In 1982, at his at home in Jamuhuri Estate Nairobi, Opio, among other Milton Obote's operative's, kidnapped Kirya Balaki Kebba and took him to Wilson Airstrip in Nairobi where he was flown to Kisumu in Kenya and then bundled into a car and driven back to Uganda via Busia up to Luzira prison on grounds of involvement in rebel activities. Kirya Balaki Kebba was charged together with Prof. Yoweri Kyesimira with treason for their involvement in Dr. Andrew Kayiira's rebel outfit. He was later released and was among the people who participated in the Nairobi peace agreement at City Hall.

Kirya was appointed as the security state minister, which was a position under the Office of the President. President Yoweri Museveni said, in his eulogy at Kirya's funeral, that the minister had been the most important player in winning for the new Government the approval of Western countries, which were initially hostile.

Kirya was also a champion of traditional institutions and was particularly good friends with Kabaka Mutesa II. He remains one of the favourites of Mengo among the country's first crop of leaders, and two years ago the Kabaka of Buganda said a monument was to be erected at Bulange in commemoration of his dedicated friendship and service to the kingdom.

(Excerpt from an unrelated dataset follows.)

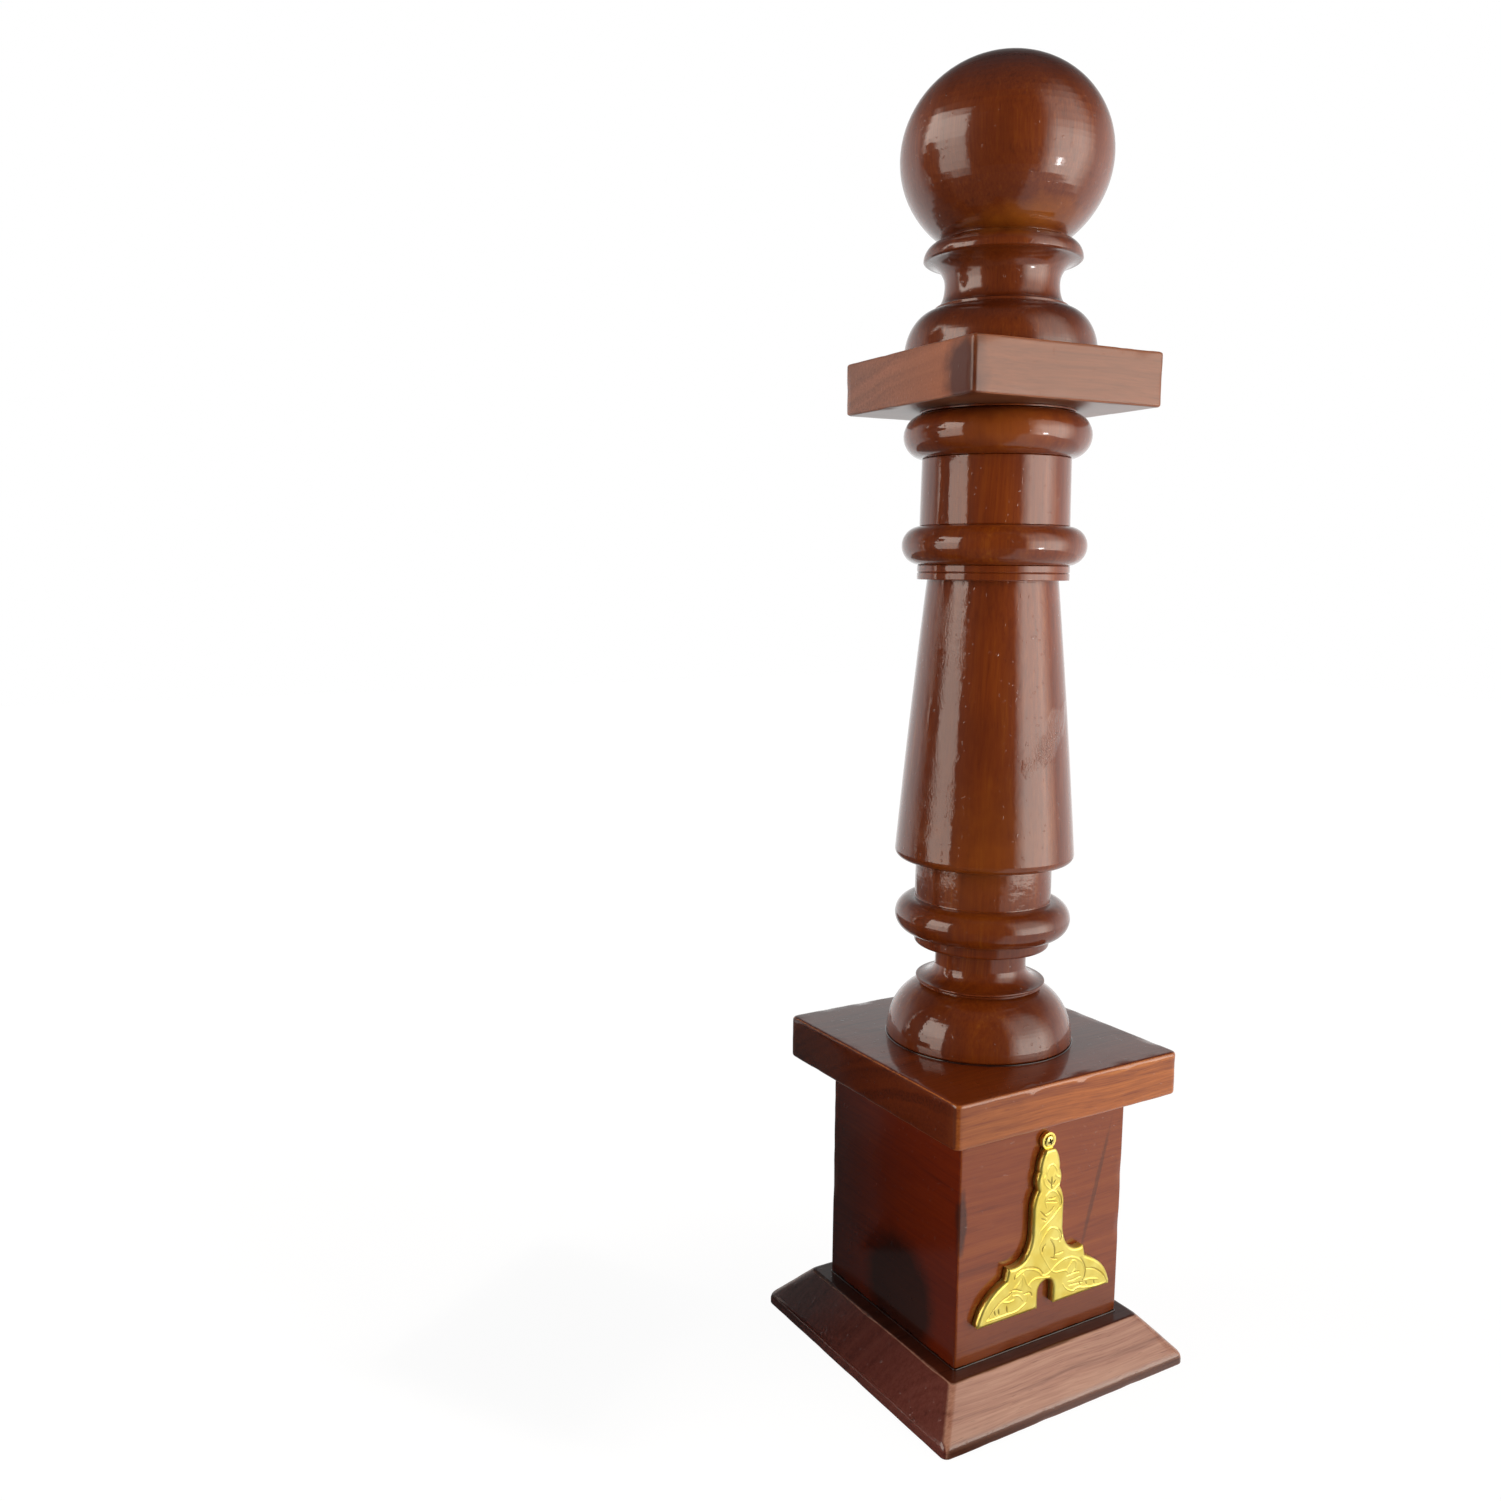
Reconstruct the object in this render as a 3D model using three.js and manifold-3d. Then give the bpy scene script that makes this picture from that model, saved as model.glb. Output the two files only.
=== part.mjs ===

Kirya's burning bridges with Obote set him on a path of sustained opposition of whatever he deemed as "bad leadership" in Uganda for the rest of his life, punctuated with several sacrifices. One would say that upon his death in 1994, he left behind a legacy of a dedicated nationalist. He had also come to see his Country back on a path to relative stability under the National Resistance Movement Government.